Due to the scandals of recent times, executives are admitting that ethical values such as integrity, trust and fairness play a crucial role in preventing corporate malpractice. Pitt, a former chairman of the Securities Exchange Committee (SEC), believes that new laws will fail in preventing the next corporate scandals. While regulations are concerned with what individuals can and cannot do, ethics focus on what is morally right and wrong (DeGeorge, 1995). In the business environment, a management team with a strong sense of corporate social responsibility and ethical values will steer away from morally questionable business practice. Ethical leadership not only affects the actions of the managers, but also influences the behaviour of subordinates.
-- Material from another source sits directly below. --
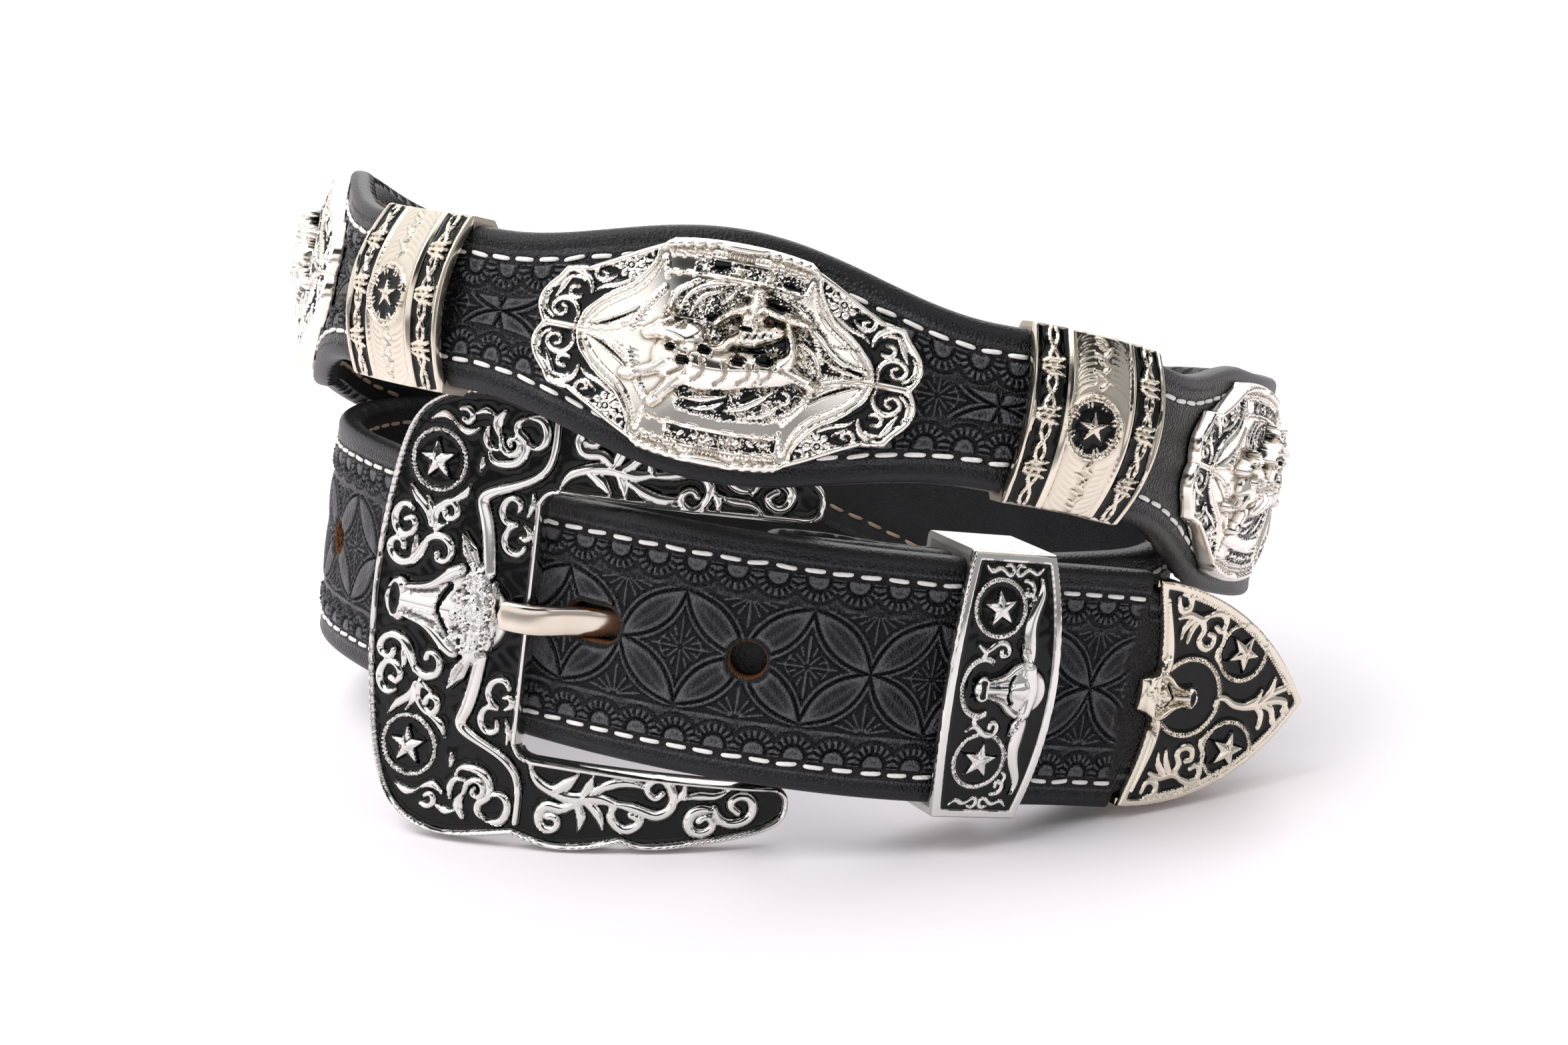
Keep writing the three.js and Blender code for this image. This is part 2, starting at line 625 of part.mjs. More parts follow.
function buildProng() {
  const ringOuter = BAR_RADIUS + GAP + 1.5;
  const half = PRONG_WIDTH / 2;
  const shape = new THREE.Shape();
  shape.absarc(0, 0, ringOuter, 0, 2 * Math.PI, false);
  const bore = new THREE.Path();
  bore.absarc(0, 0, BAR_RADIUS + GAP, 0, 2 * Math.PI, true);
  shape.holes.push(bore);
  const ring = new THREE.ExtrudeGeometry(shape, {
    depth: PRONG_WIDTH - 0.6, bevelEnabled: false, curveSegments: 7,
  });
  const place = (u, v, w) => onBuckle(u, v + PRONG_V - BUCKLE_SHIFT, w);
  const centre = place(BAR_ARC, 0.3 - half, 0);
  const turn = new THREE.Quaternion().setFromUnitVectors(new THREE.Vector3(0, 0, 1), rise);
  ring.applyQuaternion(turn).translate(centre.x, centre.y, centre.z);

  const rings = PRONG_LINE.map(([u, w], i) => {
    const before = PRONG_LINE[Math.max(i - 1, 0)];
    const after = PRONG_LINE[Math.min(i + 1, PRONG_LINE.length - 1)];
    const slope = Math.atan2(after[1] - before[1], after[0] - before[0]);
    const reach = i === PRONG_LINE.length - 1 ? half * 0.6 : half;
    const thick = PRONG_THICKNESS / 2;
    const section = [
      [reach, 0], [reach * 0.6, thick], [-reach * 0.6, thick],
      [-reach, 0], [-reach * 0.6, -thick], [reach * 0.6, -thick],
    ];
    return section.map(([v, o]) => place(u + o * Math.sin(slope), v, w - o * Math.cos(slope)));
  });
  return solid(ring).add(solid(loft(rings)));
}

bodies.set('prong', buildProng());

// Keeper: a metal loop round the billet and the strap behind it, its face bowed and arched

const KEEPER_HALF_HEIGHT = 20.6;
const KEEPER_RAISE = 0.2;
const KEEPER_WALL = 1.1;
const KEEPER_FRONT = 2.45;
const KEEPER_BACK = -10.2;
const KEEPER_RISE = 2.4;
const KEEPER_END_HALF = 7.1;
const KEEPER_BOW = 2.4;
const keeperFrame = billetPath.at(KEEPER_ARC);

/** Point on the keeper: u to the viewer's right, v up, w out of the billet's middle. */
const onKeeper = (u, v, w) => keeperFrame.point.clone()
  .addScaledVector(keeperFrame.along, -u)
  .addScaledVector(keeperFrame.across, v + KEEPER_RAISE)
  .addScaledVector(keeperFrame.out, w);
const archShare = (v, half) => 1 - (v / half) ** 2;

function buildKeeper() {
  const half = KEEPER_HALF_HEIGHT;
  const heights = evenly(7).map((share) => half * (2 * share - 1));
  const wide = (v) => KEEPER_END_HALF + KEEPER_BOW * archShare(v, half);
  const faceHeight = (v) => KEEPER_FRONT + KEEPER_WALL + KEEPER_RISE * archShare(v, half);
  // The plate helper runs along v here, so the two in-plane directions change places
  const turned = (v, u, w) => onKeeper(u, v, w);
  const columns = heights.map((v) => ({ u: v, low: -wide(v), high: wide(v) }));
  const outer = plate(turned, columns, 2, () => KEEPER_BACK - KEEPER_WALL, faceHeight);
  const innerHalf = half - KEEPER_WALL;
  const innerColumns = heights.map((v) => ({ u: v * innerHalf / half, low: -15, high: 15 }));
  const inner = plate(turned, innerColumns, 2, () => KEEPER_BACK,
    (v) => KEEPER_FRONT + KEEPER_RISE * archShare(v, half) * 0.9);
  const fieldColumns = heights.map((v) => {
    const share = (half - 1.5) / half;
    return { u: v * share, low: 1.3 - wide(v), high: wide(v) - 1.3 };
  });
  const field = plate(turned, fieldColumns, 2, (v) => faceHeight(v) - 0.5, () => 12);
  const face = (u, v, w) => onKeeper(u, v, w + faceHeight(v) - 0.5);
  const pieces = [];
  for (const side of [1, -1]) {
    pieces.push(starDisc(face, -2.2, side * 12, 4.2, -0.2, 0.6));
    const horn = [[-0.2, 1.6], [3.6, 5], [3.4, 10], [4.8, 15.2]];
    pieces.push(ridge(face, horn.map(([u, v]) => [u, v * side]), 0.9, -0.2, 0.9, ROUND));
    const scroll = [[-4.4, 18], [-1.6, 17.2], [1.6, 18], [4.4, 17.4]];
    pieces.push(ridge(face, scroll.map(([u, v]) => [u, v * side]), 0.7, -0.2, 0.5));
  }
  pieces.push(plate(face, mirroredColumns([
    [-5.4, 1.2], [-4.2, 1.8], [-1.6, 1.4], [2.4, 2.6], [5, 1.8],
  ]), 3, () => -0.2, (u, v) => 1.4 - 0.1 * v * v));
  return joined(cut(outer, [inner, field]), pieces);
}

bodies.set('keeper', buildKeeper());

// Tip: a pointed metal cap over the free end of the billet

const TIP_HALF_THICKNESS = 3.2;
const TIP_POCKET_HALF = STRAP_THICKNESS / 2 + GAP;
const TIP_POCKET_END = STRAP_START - GAP;

/** Point on the tip: u to the viewer's right, with the point of the tip at u = 0. */
const onTip = (u, v, w) => path.place(-u, v, w);

function buildTip() {
  const columns = mirroredColumns(TIP_ARCS.map((arc) => [-arc, tipHalfHeight(arc)]));
  const blank = plate(onTip, columns, 2, () => -TIP_HALF_THICKNESS, () => TIP_HALF_THICKNESS);
  const pocketColumns = [TIP_POCKET_END, 19, 26, TIP_LENGTH + 0.01].map((arc) => {
    const half = tipHalfHeight(arc) - TIP_POCKET_WALL;
    return { u: -arc, low: -half, high: half };
  });
  pocketColumns.push({ ...pocketColumns[pocketColumns.length - 1], u: -TIP_LENGTH - 2 });
  const pocket = plate(onTip, pocketColumns, 2, () => -TIP_POCKET_HALF, () => TIP_POCKET_HALF);
  const fieldColumns = mirroredColumns([2.4, 4, 8, 13, 19, 26, 27.6]
    .map((arc) => [-arc, tipHalfHeight(arc) - 1.7]));
  const field = plate(onTip, fieldColumns, 2, () => TIP_HALF_THICKNESS - 0.45, () => 8);
  const face = (u, v, w) => onTip(u, v, w + TIP_HALF_THICKNESS - 0.45);
  const scoops = [1, -1].map((side) => raised(face, [
    [-34, 2.6], [-29.4, 2.8], [-29.2, 6], [-30.4, 11], [-31.9, 16.2], [-34, 16.2],
  ].map(([u, v]) => [u, v * side]), -0.45, 6));
  const pieces = [];
  for (const side of [1, -1]) {
    const line = (points) => points.map(([u, v]) => [u, v * side]);
    pieces.push(starDisc(face, -12.2, side * 7.4, 4.7, -0.2, 0.6));
    pieces.push(ridge(face, line([[-26.5, 4], [-23.5, 6.2], [-19, 5], [-17.6, 1]]), 0.8, -0.2, 0.6));
    pieces.push(ridge(face, line([[-26, 14], [-24.4, 10.4], [-20.6, 10]]), 0.8, -0.2, 0.6));
    pieces.push(ridge(face, line([[-10, 0.5], [-7.4, 0.9], [-5, 3.4]]), 0.8, -0.2, 0.6));
  }
  pieces.push(plate(face, mirroredColumns([
    [-32, 1.6], [-30.6, 2.5], [-26, 2], [-22, 1.1], [-19, 1.2],
  ]), 3, () => -0.2, (u, v) => 1.4 - 0.1 * v * v));
  return joined(cut(blank, [pocket, field, ...scoops]), pieces);
}

bodies.set('tip', buildTip());

// Conchos: oval castings with scrolled corners and bow-shaped ends

const CONCHO_BASE = 1.5;
const CONCHO_DOME = 2.7;
const CONCHO_FIELD = 0.4;
const CONCHO_OUTLINE = [
  [0, 16], [5, 15.8], [9.8, 15.2], [10.5, 14], [15.2, 11.8], [20.2, 9.2], [24.4, 8],
  [26.2, 6.2], [27.7, 3.4],
];
const CONCHO_PANEL = [[0, 13.6], [9, 13], [12, 8.6], [16, 5], [21.3, 0.8]];

/** Columns of an outline that is drawn for its right half, from the middle outwards or back. */
function bothHalves(right) {
  const left = right.filter(([u]) => u > 0).map(([u, half]) => [-u, half]);
  return mirroredColumns([...left, ...right].sort((a, b) => a[0] - b[0]));
}

function buildConcho(centreArc) {
  const dome = (u, v) => CONCHO_DOME * Math.cos(Math.PI * u / 58) ** 2 * Math.cos(Math.PI * v / 38);
  const base = STRAP_THICKNESS / 2 + GAP;
  const place = (u, v, w) => path.place(centreArc - u, v, base + w);
  const face = (u, v, w) => place(u, v, CONCHO_BASE + dome(u, v) + w);
  const blank = plate(place, bothHalves(CONCHO_OUTLINE), 5, () => 0, (u, v) => CONCHO_BASE + dome(u, v));
  const pieces = [plate(face, bothHalves(CONCHO_PANEL), 4, () => -0.5, () => CONCHO_FIELD)];
  for (const across of [1, -1]) {
    for (const up of [1, -1]) {
      const flip = (points) => points.map(([u, v]) => [u * across, v * up]);
      const bow = [[20.6, 6.4], [23.6, 6.6], [25.4, 4], [23.2, 2.2]];
      pieces.push(raised(face, flip(circle(14.8, 9.2, 1.9, 6)), -0.5, 0.5));
      pieces.push(ridge(face, flip(bow), 0.8, -0.5, 0.6));
    }
  }

  // Bucking bull and rider of plain form
  const figure = (points, halfWidth, height, section = SHARP) => pieces.push(
    ridge(face, points, halfWidth, -0.5, height + CONCHO_FIELD, section));
  figure([[-10.6, 2], [-6, 1.1], [1, -0.5], [8.4, -1.4]], 2.4, 1.1, ROUND);
  figure([[-5.4, -1], [-6.6, -4], [-8.6, -7.4]], 0.9, 0.8);
  figure([[-7.4, 0], [-9.4, -3.4], [-12.6, -5]], 0.9, 1);
  figure([[7.6, -1.6], [9.4, -2.6], [11.6, -2]], 0.9, 1);
  figure([[0.6, 0.6], [2.4, 3.4], [4, 6.4], [3.4, 9.2]], 1.4, 1.4, ROUND);
  figure([[4.4, 5.4], [6.6, 7], [6, 9.6]], 0.8, 1);
  return joined(blank, pieces);
}

const conchoArcs = {
  concho_right: conchoArc - CONCHO_PITCH,
  concho_centre: conchoArc,
  concho_left: conchoArc + CONCHO_PITCH,
};
for (const [name, arc] of Object.entries(conchoArcs)) {
  bodies.set(name, buildConcho(arc));
}

// Bands: loops with an arched face that the narrow places of the strap pass through

const bandArch = (v) => STRAP_THICKNESS / 2 + 0.5 + BAND_RISE * (1 - (v / BAND_HALF_HEIGHT) ** 2);

function buildBand(centreArc) {
  const place = (u, v, w) => path.place(centreArc - u, v, w);
  const half = BAND_LENGTH / 2;
  const columnsOf = (list, reach) => list.map((u) => ({ u, low: -reach, high: reach }));
  const lengthwise = (reach) => evenly(4).map((share) => reach * (2 * share - 1));

  // The back is flat with both of its corners chamfered
  const backFace = -STRAP_THICKNESS / 2 - BAND_GAP;
  const backOf = (reach, face) => (u, v) => face + Math.max(0, BAND_CORNER - (reach - Math.abs(v)));
  const cornersOf = (reach, corner) => [0, corner / (2 * reach), 1 - corner / (2 * reach), 1];
  const outer = plate(place, columnsOf(lengthwise(half), BAND_HALF_HEIGHT), 7,
    backOf(BAND_HALF_HEIGHT, backFace - BAND_WALL), (u, v) => bandArch(v),
    cornersOf(BAND_HALF_HEIGHT, BAND_CORNER));
  const innerReach = BAND_HALF_HEIGHT - BAND_WALL;
  const ceiling = (u, v) => Math.max(bandArch(v) - 1.3, STRAP_THICKNESS / 2 + GAP);
  const inner = plate(place, columnsOf(lengthwise(half + 1), innerReach), 5,
    backOf(innerReach + 0.3, backFace), ceiling, cornersOf(innerReach, BAND_CORNER - 0.3));
  const channels = [-1, 1].map((side) => {
    const list = [side * 5.4, side * 9.6].sort((a, b) => a - b);
    const floor = (u, v) => bandArch(v) - 0.45;
    return plate(place, columnsOf(list, BAND_HALF_HEIGHT - 0.9), 2, floor, () => 12, evenly(7));
  });
  const face = (u, v, w) => place(u, v, bandArch(v) + w);
  const pieces = [-1, 1].map((side) => {
    const wire = [-11.6, -7, 0, 7, 11.6].map((v) => [side * 7.5, v]);
    return ridge(face, wire, 0.8, -0.6, 0.1);
  });
  pieces.push(starDisc(face, 0, 0, 4.3, -0.3, 0.4));
  return joined(cut(outer, [inner, ...channels]), pieces);
}

const bandArcs = {
  band_right: conchoArc - BAND_OFFSET,
  band_left: conchoArc + BAND_OFFSET,
};
for (const [name, arc] of Object.entries(bandArcs)) {
  bodies.set(name, buildBand(arc));
}

// Materials and the finished group

const leather = { color: 0x17171a, roughness: 0.55, metalness: 0 };
const silver = { color: 0xc9c6c0, roughness: 0.2, metalness: 1 };
const paleGold = { color: 0xd8ccb4, roughness: 0.2, metalness: 1 };
const finishes = {
  strap: leather,
  buckle: silver,
  prong: silver,
  keeper: silver,
  tip: paleGold,
  concho_left: paleGold,
  concho_centre: paleGold,
  concho_right: paleGold,
  band_left: paleGold,
  band_right: paleGold,
};

const belt = new THREE.Group();
belt.name = 'concho_belt';
for (const [name, body] of bodies) {
  const mesh = new THREE.Mesh(geometryOf(body), new THREE.MeshStandardMaterial(finishes[name]));
  mesh.name = name;
  belt.add(mesh);
}

// Stand the belt with its lowest point on the floor and its box centred on the origin
const box = new THREE.Box3().setFromObject(belt);
belt.position.set(-(box.min.x + box.max.x) / 2, -(box.min.y + box.max.y) / 2, -box.min.z);

export default belt;
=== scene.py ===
# Finished surfaces of a western concho belt, buckled and coiled in two turns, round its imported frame.
# Tables are in millimetres, in the frame of the strap's stations, which FRAME_SHIFT moves to the row frame.
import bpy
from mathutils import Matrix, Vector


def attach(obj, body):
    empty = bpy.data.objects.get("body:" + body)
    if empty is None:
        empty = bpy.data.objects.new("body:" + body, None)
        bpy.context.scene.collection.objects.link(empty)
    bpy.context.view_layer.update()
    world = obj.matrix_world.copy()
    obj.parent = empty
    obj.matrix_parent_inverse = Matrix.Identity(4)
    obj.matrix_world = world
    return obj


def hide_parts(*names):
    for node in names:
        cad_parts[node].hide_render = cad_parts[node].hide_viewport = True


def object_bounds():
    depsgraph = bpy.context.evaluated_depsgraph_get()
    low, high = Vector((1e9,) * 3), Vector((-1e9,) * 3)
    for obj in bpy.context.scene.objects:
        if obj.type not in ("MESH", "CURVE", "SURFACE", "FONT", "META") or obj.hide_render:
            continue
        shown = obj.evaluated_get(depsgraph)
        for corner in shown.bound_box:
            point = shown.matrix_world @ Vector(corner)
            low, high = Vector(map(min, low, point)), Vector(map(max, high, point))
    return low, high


bl_info = {
    "name": "Concho Belt",
    "version": (1, 0, 0),
    "blender": (4, 5, 0),
    "location": "3D View > Sidebar > Belt",
    "description": "Builds the finished surfaces of a coiled western concho belt",
    "category": "Object",
}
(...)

However, the problem regarding ethics relates to whether ethics can be taught, and, if so, how to teach them.

The most effective solution, in my opinion, to tackle corporate financial fraud and unethical practices, is an integration of both legislation and the teaching of ethics. By these means, legislation provides guidelines, while ethical education ensures that workers adhere to the guidelines. Nevertheless, the question of whether ethics can be taught, particularly to adults, should be considered when evaluating its effectiveness. A review by Weber (1990), on four independent studies, found that overall there was a positive shift in ethical reasoning as a result of ethical education. Although many individuals learn their ethics from a young age (through school, religion, at home), a popular strategy of teaching ethics has been through business schools. Exposing students to the importance of business ethics, as early as possible, allows them to understand ethical dilemmas they may face in the workplace. Although ethical education is not a main priority of business schools, they have a responsibility to equip their students with the skills necessary, in order for them to successful and principled business leaders (Fund, 2012).

The board of directors, along with the audit committee, play a vital role in creating a workforce with a high standard of ethics and social responsibility. In order to create a strong ethical culture, it starts with the “tone at the top” from the senior managers. As senior managers have a direct influence on their employees, it is important that they clearly communicate and live by a set of ethical standards. Good corporate culture influences the mind-set of doing the right thing. Ethical standards, reinforced by a code of ethics, work alongside with internal controls and regulations in reducing, deterring and detecting corporate malpractice (CAQ, 2010).